End result: A unified network with shared backbone tuned for both tasks.


Experiments & Results

Speed: Region Proposal Bottleneck Eliminated

Replacing Selective Search with RPN slashed proposal computation from ~1.5s to 10ms:

Timing comparison: SS + Fast R-CNN takes 1830ms per image; RPN + Fast R-CNN takes just 198ms, with the proposal stage reduced to 10ms.

  • VGG-16 model: total time dropped from 1830ms → 198ms (5 fps).
  • ZF model: achieved 17 fps.

Accuracy: RPN Improves Detection

RPN proposals outperform hand-crafted ones on PASCAL VOC 2007:

On VOC 2007, Faster R-CNN (59.9% mAP) outperforms Fast R-CNN with SS (58.7%) or EB (58.6%).

With VGG-16:

With VGG-16, feature-shared RPN achieves 69.9% mAP vs. 66.9% for SS. Training on VOC 07+12 boosts to 73.2% mAP.


Ablation: Why It Works

  • Anchor Design:
    Using 3 scales × 3 aspect ratios yielded the best mAP (69.9%). Reducing to a single scale/aspect ratio dropped mAP to ~66%.

Anchor setting impact: 3 scales × 3 ratios gives 69.9% mAP; single scale/ratio drops performance notably.

  • Proposal Quality:
    High recall maintained even with only 300 proposals per image, far outperforming Selective Search or EdgeBoxes.

Recall–IoU curves: RPN with VGG backbone (red) maintains high recall across IoUs, even with few proposals. SS and EB degrade faster.


Example Detections

Faster R-CNN detects varied objects in complex scenes at high confidence:

Examples on PASCAL VOC 2007: detecting people, animals, vehicles with high accuracy.


Conclusion & Legacy

Faster R-CNN was a landmark in object detection. Introducing the RPN:

  1. Unified Pipeline:
    Region proposal + detection consolidated into one deep learning framework.

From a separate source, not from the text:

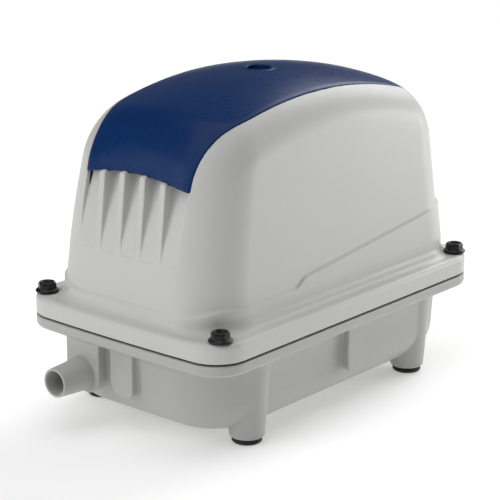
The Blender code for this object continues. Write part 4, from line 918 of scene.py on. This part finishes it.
def bolts():
    count = 96
    seat = FLANGE_TOP + 0.3
    head = hexagon(10.2, count, 5.6)
    for number, (side_x, side_y) in enumerate(CORNERS, 1):
        centre = (side_x * BOLT_X, side_y * BOLT_Y)
        stations = [
            (circle(2.6, count), BOLT_TIP_Z), (circle(3.0, count), BOLT_THREAD_Z), (circle(3.0, count), seat),
            (circle(6.8, count), seat), (circle(7.1, count), seat + 0.3), (circle(7.1, count), seat + 0.9),
            (circle(6.8, count), seat + 1.25), (circle(6.0, count), seat + 1.7), (head * 1.02, seat + 2.1),
            (head, seat + 2.5), (head, seat + 4.4), (head * 0.985, seat + 4.9), (head * 0.93, seat + 5.4),
            (circle(4.7, count), seat + 5.75), (circle(4.1, count), seat + 5.9),
            (circle(3.5, count), seat + 5.8), (circle(3.1, count), seat + 5.4),
            (circle(2.9, count), seat + 4.9), (circle(2.2, count), seat + 4.75),
            (circle(0.8, count), seat + 4.7),
        ]
        loops = [along(2, outline, z, centre) for outline, z in stations]
        piece = lofted(f"fine_cover_bolt_{number}", loops, FINISHES["black_steel"], sharp=50.0)
        stand_in(piece, f"cover_bolt_{number}", "pump")


def feet():
    top = LEG_BOTTOM - 0.3
    base = FOOT_BOTTOM
    places = [(end * LEG_X, side * LEG_Y) for end in (-1, 1) for side in (-1, 1)]
    for number, centre in enumerate(places, 1):
        profile = [(0.5, base + 0.35), (6.0, base + 0.35), (6.4, base), (8.1, base),
                   (FOOT_RADIUS, base + 0.9), (FOOT_RADIUS, top - 0.7), (FOOT_RADIUS - 0.5, top),
                   (FOOT_STUD_RADIUS, top),
                   (FOOT_STUD_RADIUS, FOOT_STUD_TOP - 0.8), (2.8, FOOT_STUD_TOP), (0.5, FOOT_STUD_TOP)]
        piece = turned(f"fine_rubber_foot_{number}", 2, profile, centre, FINISHES["black_rubber"])
        stand_in(piece, f"rubber_foot_{number}", "pump")


def outlet():
    root = OUTLET_BLOCK_X - 0.02
    profile = [(OUTLET_BORE, OUTLET_MOUTH_X), (OUTLET_RADIUS - 0.2, OUTLET_MOUTH_X),
               (OUTLET_ROOT_RADIUS, root - 0.3), (OUTLET_ROOT_RADIUS, root), (OUTLET_RADIUS, root),
               (OUTLET_RADIUS, OUTLET_INNER_X), (OUTLET_BORE, OUTLET_INNER_X)]
    centre = (OUTLET_Y, OUTLET_Z)
    piece = turned("fine_outlet_spigot", 0, profile, centre, FINISHES["tank_plastic"], 96, True, 0.7)
    stand_in(piece, "outlet_spigot", "pump")


def finer_turned(node, body, axis, profile, centre, ring=True):
    slot = SLOTS[node]
    piece = turned(f"fine_{node}", axis, profile, centre, FINISHES[slot], 64, ring)
    stand_in(piece, node, body)


def round_pieces():
    """Turned pieces inside the housing and the cord gland, with many sides and eased edges."""
    discs = (("diaphragm_ring", "pump", RING_FACES, RING_RADIUS, RING_BORE),
             ("inner_disc", "vibrator", INNER_DISC_FACES, DISC_RADIUS, DISC_BORE),
             ("outer_disc", "vibrator", OUTER_DISC_FACES, DISC_RADIUS, DISC_BORE))
    for side, tag in ((-1, "left"), (1, "right")):
        for kind, body, (near, far), outer, bore in discs:
            profile = [(bore, side * near), (outer, side * near), (outer, side * far), (bore, side * far)]
            finer_turned(f"{kind}_{tag}", body, 0, profile, (0.0, MOTOR_Z))
        profile = [(TUBE_BORE, TUBE_BOTTOM), (TUBE_RADIUS, TUBE_BOTTOM), (TUBE_RADIUS, TUBE_TOP),
                   (TUBE_BORE, TUBE_TOP)]
        finer_turned(f"delivery_tube_{tag}", "pump", 2, profile, (side * TUBE_X, 0.0))
    middle = (DAMPER_LOW + DAMPER_HIGH) / 2
    waist = DAMPER_RADIUS - DAMPER_WAIST_DEPTH
    profile = [(DAMPER_RADIUS, DAMPER_LOW), (DAMPER_RADIUS, DAMPER_LOW + DAMPER_BAND),
               (waist, middle - DAMPER_WAIST_HALF), (waist, middle + DAMPER_WAIST_HALF),
               (DAMPER_RADIUS, DAMPER_HIGH - DAMPER_BAND), (DAMPER_RADIUS, DAMPER_HIGH)]
    for number, (side_x, side_y) in enumerate(CORNERS, 1):
        centre = (side_x * DAMPER_X, side_y * DAMPER_Y)
        finer_turned(f"rubber_damper_{number}", "pump", 2, profile, centre, False)
    profile = [(GLAND_BORE, GLAND_INNER_X), (GLAND_NECK_RADIUS, GLAND_INNER_X),
               (GLAND_NECK_RADIUS, GLAND_SEAT_X), (GLAND_COLLAR_RADIUS, GLAND_SEAT_X),
               (GLAND_COLLAR_RADIUS, GLAND_SEAT_X + 2.0),
               (GLAND_COLLAR_RADIUS - 0.9, GLAND_END_X), (GLAND_BORE, GLAND_END_X)]
    finer_turned("cord_gland", "pump", 0, profile, (GLAND_Y, GLAND_Z))


def diaphragms():
    """Each diaphragm as sectors that reach from the rod's discs to the clamp ring, with a rolled section
    between them.
    """
    rolled = np.linspace(ROLL_INNER, ROLL_OUTER, ROLL_STEPS)
    radii = np.concatenate([[DISC_BORE, DIAPHRAGM_HUB], rolled, [DIAPHRAGM_EDGE, RING_RADIUS]])
    share = np.clip((radii - ROLL_INNER) / (ROLL_OUTER - ROLL_INNER), 0.0, 1.0)
    rise = ROLL_HEIGHT * np.sin(np.pi * share) ** 2
    half = math.pi / DIAPHRAGM_SECTORS
    for side, tag in ((-1, "left"), (1, "right")):
        node = f"diaphragm_{tag}"
        low, high = DIAPHRAGM_FACES
        across = np.concatenate([radii, radii[::-1]])
        place = side * np.concatenate([low - rise, (high - rise)[::-1]])
        for sector in range(DIAPHRAGM_SECTORS):
            middle = 2 * half * sector
            loops = []
            for turn in np.linspace(middle - half, middle + half, SECTOR_STEPS):
                y = across * math.cos(turn)
                z = MOTOR_Z + across * math.sin(turn)
                loops.append(np.stack([place, y, z], axis=-1))
            piece = lofted(f"fine_{node}_{sector + 1}", loops, FINISHES[SLOTS[node]])
            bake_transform(piece)
            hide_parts(node)


def carried_over():
    """Every CAD node that stays in view takes its slot's finish, with its hard edges eased."""
    for name, node in frame["nodes"].items():
        if node.hide_render:
            continue
        node.data.materials.clear()
        node.data.materials.append(FINISHES[SLOTS[name]])
        edges = node.modifiers.new("eased_edges", "BEVEL")
        edges.width = EASED_WIDTH * MM
        edges.segments = 2
        edges.limit_method = "ANGLE"
        edges.angle_limit = math.radians(EASED_FROM)


shells()
bolts()
feet()
outlet()
round_pieces()
diaphragms()
carried_over()


# Studio

FLOOR_HALF = 8.0
FLOOR_GLOW = 0.31
WORLD_LEVEL = 0.05


def aim(light, place, target):
    light.location = place
    light.rotation_euler = (Vector(target) - Vector(place)).to_track_quat("-Z", "Y").to_euler()
    bpy.context.scene.collection.objects.link(light)


def distant_light(name, direction, spread, level):
    """Light of even strength from one side, as soft as its spread in degrees."""
    data = bpy.data.lights.new(name, "SUN")
    data.angle = math.radians(spread)
    data.energy = level * math.pi
    aim(bpy.data.objects.new(name, data), direction, (0.0, 0.0, 0.0))


def softbox(name, place, size, power, target):
    data = bpy.data.lights.new(name, "AREA")
    data.shape = "RECTANGLE"
    data.size, data.size_y = size
    data.energy = power
    aim(bpy.data.objects.new(name, data), place, target)


def studio():
    mesh = bpy.data.meshes.new("floor")
    outline = [(end * FLOOR_HALF, side * FLOOR_HALF, 0.0) for end, side in CORNERS]
    mesh.from_pydata(outline, [], [(0, 1, 2, 3)])
    paper = moulded_plastic("floor_paper", (0.85, 0.85, 0.85), 0.9, 0.02, 0.004)
    shader = paper.node_tree.nodes["Principled BSDF"]
    shader.inputs["Emission Color"].default_value = (1.0, 1.0, 1.0, 1.0)
    shader.inputs["Emission Strength"].default_value = FLOOR_GLOW
    floor = link("floor", mesh, paper)
    world = bpy.data.worlds.new("studio")
    world.use_nodes = True
    bpy.context.scene.world = world
    tree = world.node_tree
    dim = tree.nodes["Background"]
    dim.inputs["Color"].default_value = (1.0, 1.0, 1.0, 1.0)
    dim.inputs["Strength"].default_value = WORLD_LEVEL
    backdrop = tree.nodes.new("ShaderNodeBackground")
    backdrop.inputs["Color"].default_value = (1.0, 1.0, 1.0, 1.0)
    backdrop.inputs["Strength"].default_value = 1.0
    path = tree.nodes.new("ShaderNodeLightPath")
    mix = tree.nodes.new("ShaderNodeMixShader")
    tree.links.new(path.outputs["Is Camera Ray"], mix.inputs["Fac"])
    tree.links.new(dim.outputs["Background"], mix.inputs[1])
    tree.links.new(backdrop.outputs["Background"], mix.inputs[2])
    tree.links.new(mix.outputs["Shader"], tree.nodes["World Output"].inputs["Surface"])
    distant_light("overhead", (0.0, 0.0, 1.0), 60.0, 0.33)
    distant_light("far_high", (0.90, 0.10, 0.60), 40.0, 0.48)
    distant_light("left_high", (-0.70, 0.10, 0.75), 50.0, 0.20)
    distant_light("right_low", (1.00, -0.35, 0.10), 40.0, 0.12)
    distant_light("back", (0.76, 0.64, 0.40), 60.0, 0.02)
    softbox("right_softbox", (0.90, -0.50, 0.15), (0.4, 0.4), 3.2, (0.12, -0.05, 0.08))
    softbox("left_softbox", (-0.80, 0.35, 0.35), (0.5, 0.5), 1.7, (-0.1, 0.0, 0.1))
    bpy.context.scene.view_settings.view_transform = "Standard"


studio()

  2. Near Real-Time Speed:
    Shared convolutions made proposals nearly cost-free, enabling ~10× faster inference.

  3. Improved Accuracy:
    RPN generated data-driven proposals superior to traditional methods, boosting detection performance.

Its impact was profound: RPN became a fundamental building block in later models (e.g., Mask R-CNN for segmentation). Faster R-CNN didn’t just accelerate detection—it redefined how we design integrated vision systems, paving the way for today’s fast, accurate, end-to-end models.